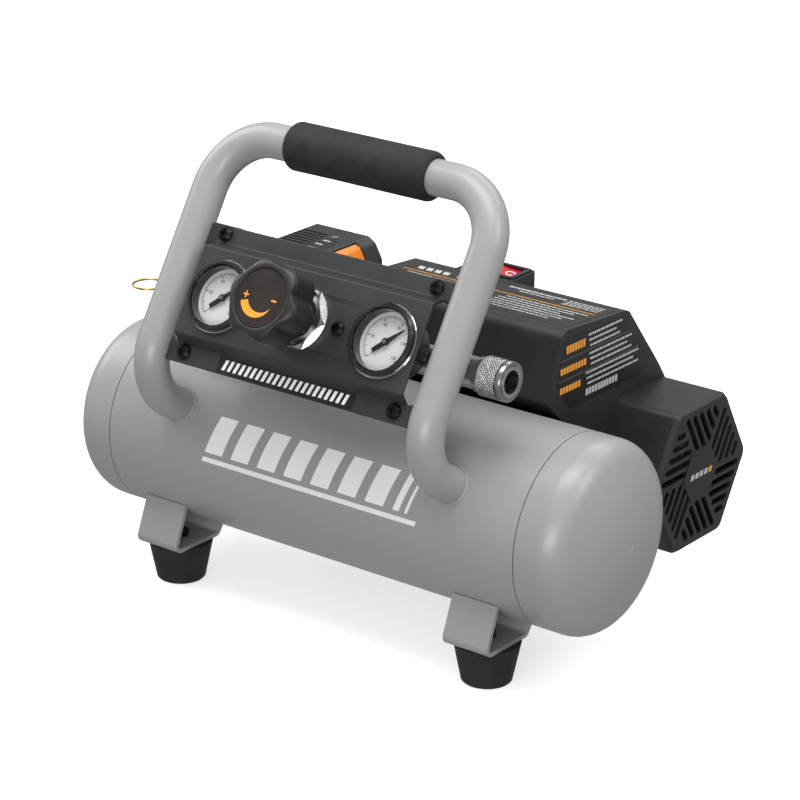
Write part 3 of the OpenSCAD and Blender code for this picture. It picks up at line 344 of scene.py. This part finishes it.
faces = bands(rows, around, rows + 1)
for x, row in ((-half, 0), (half, rows)):
    inner = len(verts)
    for k in range(around):
        a = math.tau * k / around
        verts.append((x * 0.996, bore_radius * math.cos(a), bore_radius * math.sin(a)))
    for k in range(around):
        m = (k + 1) % around
        faces.append((row * around + k, inner + k, inner + m, row * around + m))
grip = piece("foam_grip_sleeve", (verts, faces), grip_foam, "machine",
             Matrix.Translation(grip_middle), flat_above=70)
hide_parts("foam_grip")

# ---------------------------------------------------------------------------
# Control panel: steel sheet in textured charcoal, bent to a hat so its middle
# stands 8 mm proud, its flanges screwed to tabs on the handle's legs.
# ---------------------------------------------------------------------------
panel_origin = TANK_AXIS + panel_out * 101.7 * MM
at_panel = axes_at(panel_origin, (1, 0, 0), panel_up, panel_out)
panel_coat = surface("panel_charcoal_coat", (0.024, 0.024, 0.025), (0.033, 0.033, 0.034), 0.47, patch=26,
                     grain=1900, bump=0.22, depth=0.10, rough_spread=0.04)

# The sheet's outer and inner bends from bottom to top, as (up the panel, out of it).
hat = [(20.3, 0), (31.9, 0), (36.5, 8), (91.8, 8), (96.4, 0), (107.4, 0)]
under = [(20.3, -1.9), (33.1, -1.9), (37.7, 6.1), (90.6, 6.1), (95.2, -1.9), (107.4, -1.9)]
across = (-91.6, -85.4, 85.4, 91.6)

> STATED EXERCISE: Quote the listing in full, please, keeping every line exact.

> FULL SOLUTION:
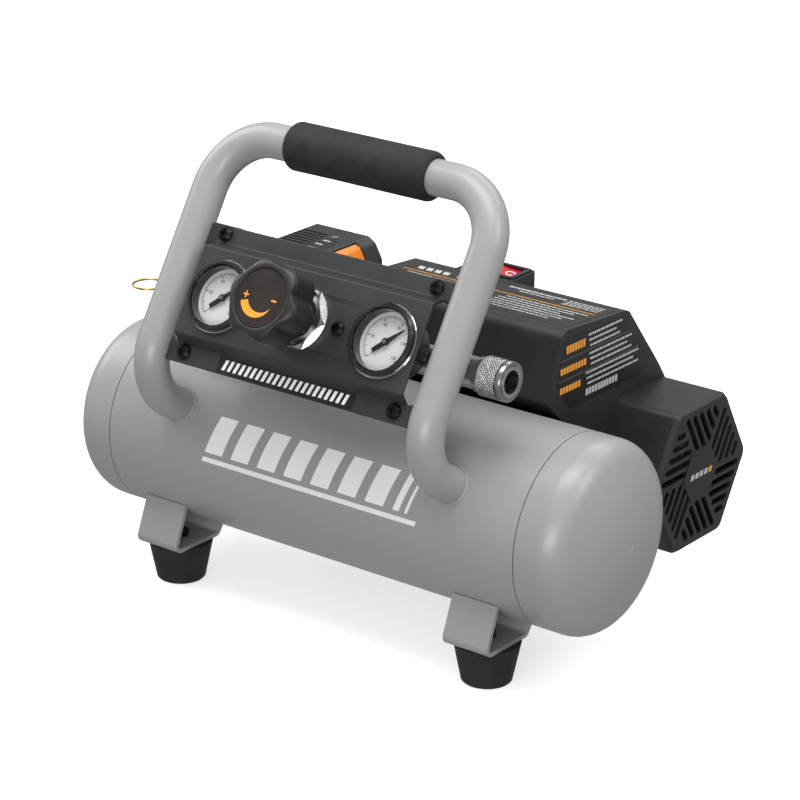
Write part 3 of the OpenSCAD and Blender code for this picture. It picks up at line 344 of scene.py. This part finishes it.
faces = bands(rows, around, rows + 1)
for x, row in ((-half, 0), (half, rows)):
    inner = len(verts)
    for k in range(around):
        a = math.tau * k / around
        verts.append((x * 0.996, bore_radius * math.cos(a), bore_radius * math.sin(a)))
    for k in range(around):
        m = (k + 1) % around
        faces.append((row * around + k, inner + k, inner + m, row * around + m))
grip = piece("foam_grip_sleeve", (verts, faces), grip_foam, "machine",
             Matrix.Translation(grip_middle), flat_above=70)
hide_parts("foam_grip")

# ---------------------------------------------------------------------------
# Control panel: steel sheet in textured charcoal, bent to a hat so its middle
# stands 8 mm proud, its flanges screwed to tabs on the handle's legs.
# ---------------------------------------------------------------------------
panel_origin = TANK_AXIS + panel_out * 101.7 * MM
at_panel = axes_at(panel_origin, (1, 0, 0), panel_up, panel_out)
panel_coat = surface("panel_charcoal_coat", (0.024, 0.024, 0.025), (0.033, 0.033, 0.034), 0.47, patch=26,
                     grain=1900, bump=0.22, depth=0.10, rough_spread=0.04)

# The sheet's outer and inner bends from bottom to top, as (up the panel, out of it).
hat = [(20.3, 0), (31.9, 0), (36.5, 8), (91.8, 8), (96.4, 0), (107.4, 0)]
under = [(20.3, -1.9), (33.1, -1.9), (37.7, 6.1), (90.6, 6.1), (95.2, -1.9), (107.4, -1.9)]
across = (-91.6, -85.4, 85.4, 91.6)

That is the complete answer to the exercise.